Patriots' Browner on Green hit: Officials 'took away a hard-effort play'

BY foxsports • December 8, 2014

Sunday's matchup between the New England and San Diego took a wild turn early in the second half, when Patriots cornerback Brandon Browner was flagged for laying a devastating hit at midfield on Chargers tight end Ladarius Green.

Green was running across the field when quarterback Philip Rivers led a pass that caused the tight end to bobble the ball, distracting his focus away from Browner.

"We were in thirds," Browner said. "My guy set short so it gave me time to check for the cross coming over. I happened to get there at the same time the ball got there."

Green laid down on the turf for a while before walking off on his own power, but Browner already had done the damage. Browner entered Sunday ranked third in the NFL in penalties among cornerbacks with 10. So his reputation more than likely had something to do with the way the officials called the play.

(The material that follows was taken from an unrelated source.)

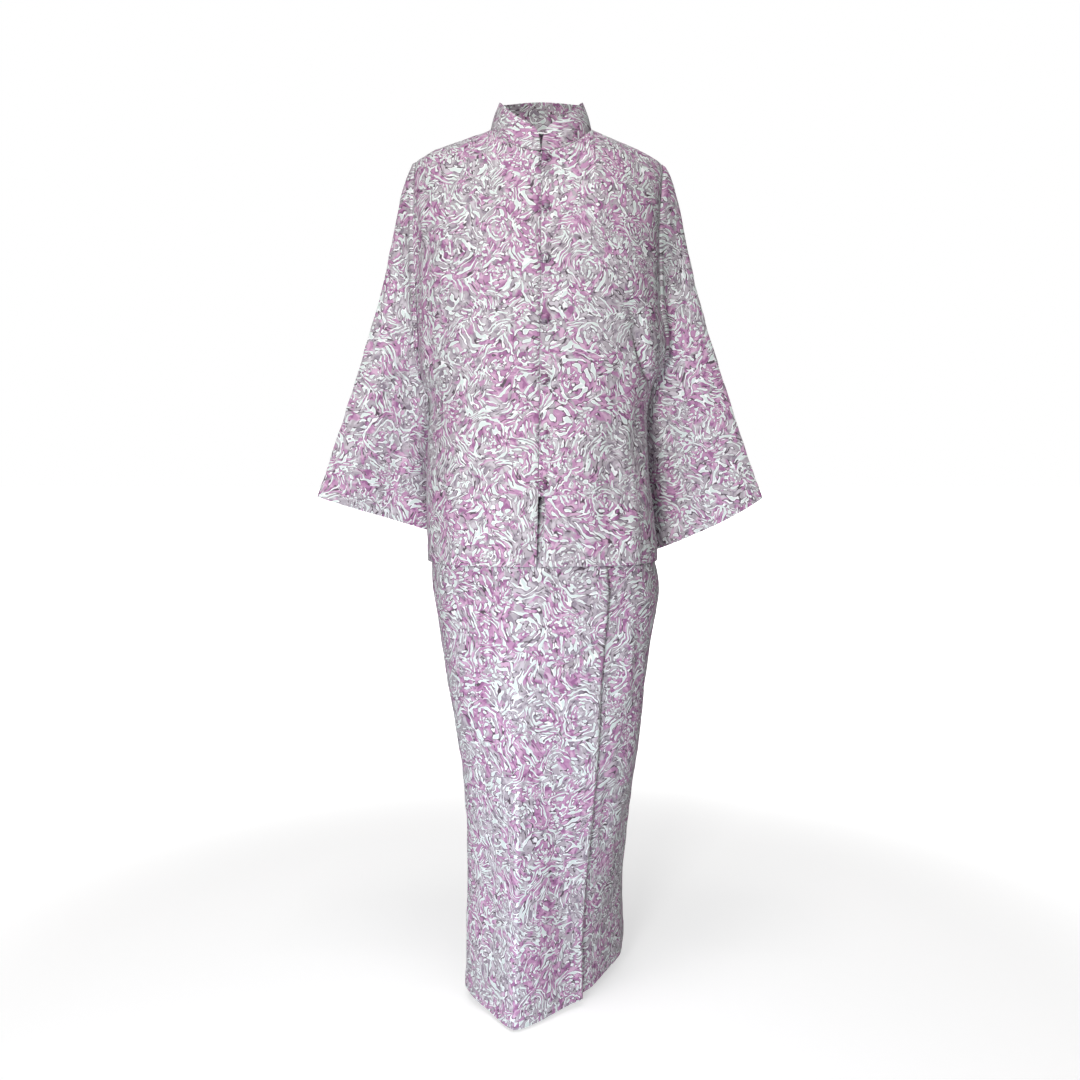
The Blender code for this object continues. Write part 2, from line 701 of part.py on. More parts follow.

"That's just part of the game now a days," Browner said. "When you make a big hit now a days, they tend to call a penalty. I felt it was pretty clean. I lowered my shoulder into his chest. It's just the nature of the game."

Depending on who you ask, maybe it shouldn't have been a penalty. If you gauged the hit's legality by the responses on Twitter, oh man, did the Twitterverse ever side with Browner.

ESPN's Ed Werder tweeted, "Brandon Browner hit. That's football."

Random Joe fan tweeted, "Don't worry about those BS penalties. Keep making teams pay. We need that edge you bring to the D.

Obviously, that's only a small sample size, but there's a whole lot more if you search Browner's name on Twitter.

What seems to be the question now is whether or not the league office should be reviewing these plays in real time, instead of reviewing them days later and issuing fines as a result.

When asked about the issue after the game, Browner replied, "Most definitely. I think it's a smart thing to do, instead of costing guys 15 yarders. That cost us six points. Most definitely. I think whoever handles those things, they should. They review everything else. You took away a hard-effort play. That's all it was, hard effort."

His teammate, fellow cornerback Kyle Arrington, agrees. Shocking, right?

"They review everything else, why not," he told FOX Sports West. "I mean, as a player, you do your best to adapt to the game, whatever the rule changes are ... You just adapt."

Perhaps the most well-thought-out response of the night to Browner's hit comes via NFL Media insider Michael Silver, who told FOX Sports West after the game: "You want it to be football, and I completely empathize with defenders who are trying to do their job. On the other hand, I'm very sensitive on head trauma. I totally understand this is a new world order, and it's the way it's being enforced. It's tricky. You have to be able to try to make a play. When intent isn't necessarily factored into the penalty, it's frustrating, but this is football."

Here's the thing: The referee made a judgement call in the moment. Intent played zero role in that moment. Whether or not he made the right call, NFL players now have had ample time to figure out the best possible way to tackle without getting flagged. Browner clearly has struggled with this all season long. So what we saw Sunday night shouldn't come as a surprise.

Seeing the play live, inside the stadium in real time, it looked bad, really bad. On the replay, who knows. The only thing we do know for certain is that hindsight always is 20/20, even in the NFL.